Her hesitation in collecting the necessary number of MP signatures comes about due to the latest comments from Harmony Center leaders. Harmony Center has been one of the most vocal voices against joining the eurozone, at least for joining it at this time.

Even so, Grigule says she will nonetheless “go all the way” with her referendum attempt. If it is necessary to collect 30,000 signatures, she will consult lawyers and turn to the Central Election Commission within a month, she warns.
A party dominated by ethnic Russians, Harmony Center MPs have now said that they wills not sign a petition for a referendum on the euro adoption bill, Saeima Group Deputy Chairman Valerijs Agesins said on Feb. 4.
Harmony Center Saeima Group Chairman Janis Urbanovics said this week that Harmony Center is aware that the introduction of the euro was endorsed by MPs supported by the majority of Latvian residents. Therefore, Harmony Center believes that it would be irresponsible to hamper the euro adoption bill.

The details
The euro introduction bill stipulates the period when euros and lats will circulate simultaneously, the period during which price tags will include prices in both euros and lats, altering Latvia’s accounting systems in accordance with the euro requirements, and other related matters.
The bill states that after the adoption of the euro, prices for goods and services will be rounded up or down to the nearest cent.

After the euro is introduced, the euro and the lats will circulate simultaneously during a period of two weeks. After that, the euro will become the only legal tender in Latvia; ATMs will only issue euro bills.
Residents will be able to exchange lats for euros for a period of six months, or indefinitely if lats are exchanged for euros at the Bank of Latvia’s offices. Post offices in rural areas where banking services are unavailable to residents will be exchanging lats for euros during a period of three months. Money in residents’ bank accounts will be automatically converted into euros. Loans in lats will no longer be issued by credit institutions from the day Latvia adopts the euro.

The Bank of Latvia will have to ensure timely minting of euro coins and printing of euro bills, provide credit institutions with the new currency and distribute batches of euro coins. The Bank of Latvia will also be responsible for the withdrawal of lats bills and coins from circulation.

Post offices will be permitted to sell postcards and stamps with the price indicated in lats for a period of one year after the introduction of the euro.
Price tags will show prices in both euro and lats for three months before and six months after the introduction of the euro; receipts and invoices will also show amounts in both lats and euros during this period.
After the euro is introduced in Latvia, all taxes and duties, late payment fees previously set in lats will be converted to euros.

The bill also lays down a procedure for transition from the RIGIBOR index to the EURIBOR index and the related procedures.
The Financial and Capital Market Commission, Bank of Latvia, State Revenue Service and Consumer Protection Center will have to ensure that these requirements are observed during the transition period.
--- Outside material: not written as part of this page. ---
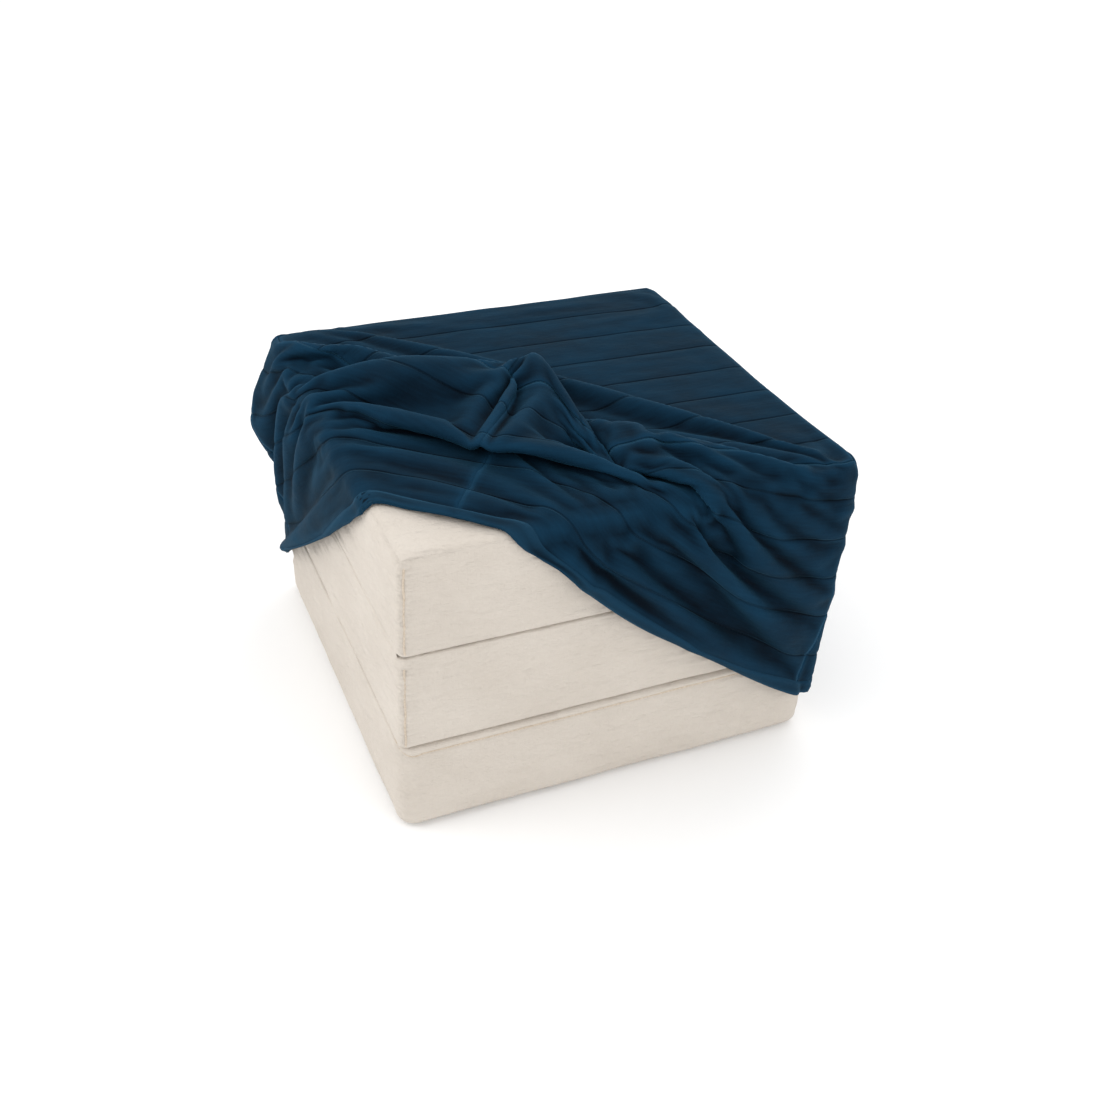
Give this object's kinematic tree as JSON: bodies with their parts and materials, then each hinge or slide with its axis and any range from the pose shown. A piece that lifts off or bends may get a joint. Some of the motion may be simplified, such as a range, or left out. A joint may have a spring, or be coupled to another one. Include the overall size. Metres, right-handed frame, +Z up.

Companies that fail to observe the requirements will be fined or have their licenses revoked.

The bill provides a procedure for amending or updating laws and Cabinet regulations, decrees and recommendations, regulations issued by the Financial and Capital Market Commission, Bank of Latvia’s regulations and relevant local governments’ regulations so they remain valid after the introduction of the euro.
Latvia is planning to switch from the lats to the euro on Jan. 1, 2014. According to the Finance Ministry’s information, the euro exchange rate, which the European Council will set in the summer of 2013, will be about the same as it is now: 0.702804 lats per euro.